What Corporate America Needs to Do Differently

The mothers who shared their stories aren't asking for charity. They're asking for equity. For systems and cultures that acknowledge the reality of their lives rather than demanding they pretend those lives don't exist the moment they walk through the office door.

  • Implement genuine pay equity audits that account for the motherhood penalty and correct disparities proactively.
  • Build flexible work policies that are protected, not penalized, and applied consistently across all levels of the organization.
  • Invest meaningfully in childcare support — whether through direct subsidies, partnerships with childcare providers, or on-site facilities.
  • Train managers to recognize and interrupt maternal bias in hiring, performance reviews, and promotion decisions.
  • Create parental leave policies that are truly equitable for all genders, reducing the stigma placed specifically on mothers.

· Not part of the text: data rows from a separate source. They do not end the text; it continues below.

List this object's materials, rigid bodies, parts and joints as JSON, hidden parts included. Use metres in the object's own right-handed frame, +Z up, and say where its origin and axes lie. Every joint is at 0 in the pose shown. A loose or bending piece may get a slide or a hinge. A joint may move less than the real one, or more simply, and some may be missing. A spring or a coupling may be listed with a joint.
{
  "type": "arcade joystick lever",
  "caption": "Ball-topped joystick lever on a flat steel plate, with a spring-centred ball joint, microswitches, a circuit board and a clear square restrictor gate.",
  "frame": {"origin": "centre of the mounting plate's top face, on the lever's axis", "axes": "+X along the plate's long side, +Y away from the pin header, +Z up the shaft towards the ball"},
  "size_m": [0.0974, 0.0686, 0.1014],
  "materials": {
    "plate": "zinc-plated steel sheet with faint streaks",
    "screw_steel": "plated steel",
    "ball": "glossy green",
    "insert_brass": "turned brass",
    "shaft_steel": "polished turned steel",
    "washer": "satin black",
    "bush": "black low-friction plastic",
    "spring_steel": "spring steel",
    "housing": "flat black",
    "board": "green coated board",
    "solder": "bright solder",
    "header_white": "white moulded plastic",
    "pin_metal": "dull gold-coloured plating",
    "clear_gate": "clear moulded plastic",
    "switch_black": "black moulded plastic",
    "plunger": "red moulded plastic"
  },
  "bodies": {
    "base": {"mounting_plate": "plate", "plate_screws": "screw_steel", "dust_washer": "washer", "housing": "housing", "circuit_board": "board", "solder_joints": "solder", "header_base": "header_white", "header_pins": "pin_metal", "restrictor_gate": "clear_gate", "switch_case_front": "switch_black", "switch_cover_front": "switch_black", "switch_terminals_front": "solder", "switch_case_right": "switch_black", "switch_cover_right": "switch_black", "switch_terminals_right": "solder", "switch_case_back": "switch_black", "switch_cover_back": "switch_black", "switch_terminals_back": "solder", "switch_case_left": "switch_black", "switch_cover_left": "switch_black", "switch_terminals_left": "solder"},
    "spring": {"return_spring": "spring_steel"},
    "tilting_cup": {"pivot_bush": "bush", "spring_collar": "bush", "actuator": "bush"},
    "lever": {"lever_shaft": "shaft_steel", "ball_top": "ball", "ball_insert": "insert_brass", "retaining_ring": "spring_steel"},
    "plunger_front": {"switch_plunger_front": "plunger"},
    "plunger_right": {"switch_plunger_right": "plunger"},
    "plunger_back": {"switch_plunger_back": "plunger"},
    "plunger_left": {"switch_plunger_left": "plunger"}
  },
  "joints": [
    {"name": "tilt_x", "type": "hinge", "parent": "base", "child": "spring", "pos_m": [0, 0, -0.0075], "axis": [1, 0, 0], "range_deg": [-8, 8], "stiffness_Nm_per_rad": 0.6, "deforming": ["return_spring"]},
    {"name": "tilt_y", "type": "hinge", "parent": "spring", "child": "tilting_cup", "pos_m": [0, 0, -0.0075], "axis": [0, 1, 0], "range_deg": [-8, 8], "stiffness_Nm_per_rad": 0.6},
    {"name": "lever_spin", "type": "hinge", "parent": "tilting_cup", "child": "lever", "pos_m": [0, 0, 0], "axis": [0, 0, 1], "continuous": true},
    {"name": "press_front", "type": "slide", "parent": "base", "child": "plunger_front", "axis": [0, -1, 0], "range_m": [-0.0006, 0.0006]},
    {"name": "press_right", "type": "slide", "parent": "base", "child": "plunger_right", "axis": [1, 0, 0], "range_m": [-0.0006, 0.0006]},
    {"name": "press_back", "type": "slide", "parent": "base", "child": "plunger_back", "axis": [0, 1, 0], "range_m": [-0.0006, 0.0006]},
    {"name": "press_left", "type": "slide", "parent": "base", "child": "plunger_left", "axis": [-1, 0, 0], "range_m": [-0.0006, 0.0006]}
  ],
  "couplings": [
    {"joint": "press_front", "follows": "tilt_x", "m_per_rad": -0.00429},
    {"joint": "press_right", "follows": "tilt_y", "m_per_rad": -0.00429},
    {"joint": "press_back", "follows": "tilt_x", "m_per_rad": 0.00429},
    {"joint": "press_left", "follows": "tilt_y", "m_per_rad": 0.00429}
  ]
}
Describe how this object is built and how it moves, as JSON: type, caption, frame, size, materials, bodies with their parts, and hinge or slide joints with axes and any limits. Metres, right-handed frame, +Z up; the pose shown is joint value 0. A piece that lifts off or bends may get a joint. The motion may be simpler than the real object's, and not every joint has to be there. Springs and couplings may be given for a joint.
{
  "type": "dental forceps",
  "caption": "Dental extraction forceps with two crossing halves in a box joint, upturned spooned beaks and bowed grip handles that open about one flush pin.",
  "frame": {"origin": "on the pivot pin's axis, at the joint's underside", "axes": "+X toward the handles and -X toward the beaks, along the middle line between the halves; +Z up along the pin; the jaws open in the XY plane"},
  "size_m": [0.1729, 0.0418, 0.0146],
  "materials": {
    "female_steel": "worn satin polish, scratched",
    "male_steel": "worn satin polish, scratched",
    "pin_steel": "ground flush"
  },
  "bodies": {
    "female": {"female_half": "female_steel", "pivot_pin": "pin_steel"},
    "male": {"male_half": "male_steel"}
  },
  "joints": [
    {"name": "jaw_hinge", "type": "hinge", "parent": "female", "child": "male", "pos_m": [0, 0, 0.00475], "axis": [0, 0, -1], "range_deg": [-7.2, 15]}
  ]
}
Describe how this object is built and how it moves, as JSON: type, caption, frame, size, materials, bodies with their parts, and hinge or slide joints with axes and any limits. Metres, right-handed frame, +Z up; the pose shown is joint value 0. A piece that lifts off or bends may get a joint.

The Bottom Line: Mothers Make Businesses Better

Working mothers are not a liability. Study after study shows that companies with greater gender diversity — including at the leadership level — outperform their peers on nearly every metric that matters. Mothers, in particular, bring skills sharpened by the relentless demands of caregiving: multitasking, crisis management, empathy, efficiency, and an almost superhuman capacity for getting things done under pressure.

Corporate America doesn't have a "working mother problem." It has a structural imagination problem — an inability or unwillingness to envision a workplace that works for everyone. More than 100 mothers have told their stories. The question now is whether anyone in power is finally ready to listen.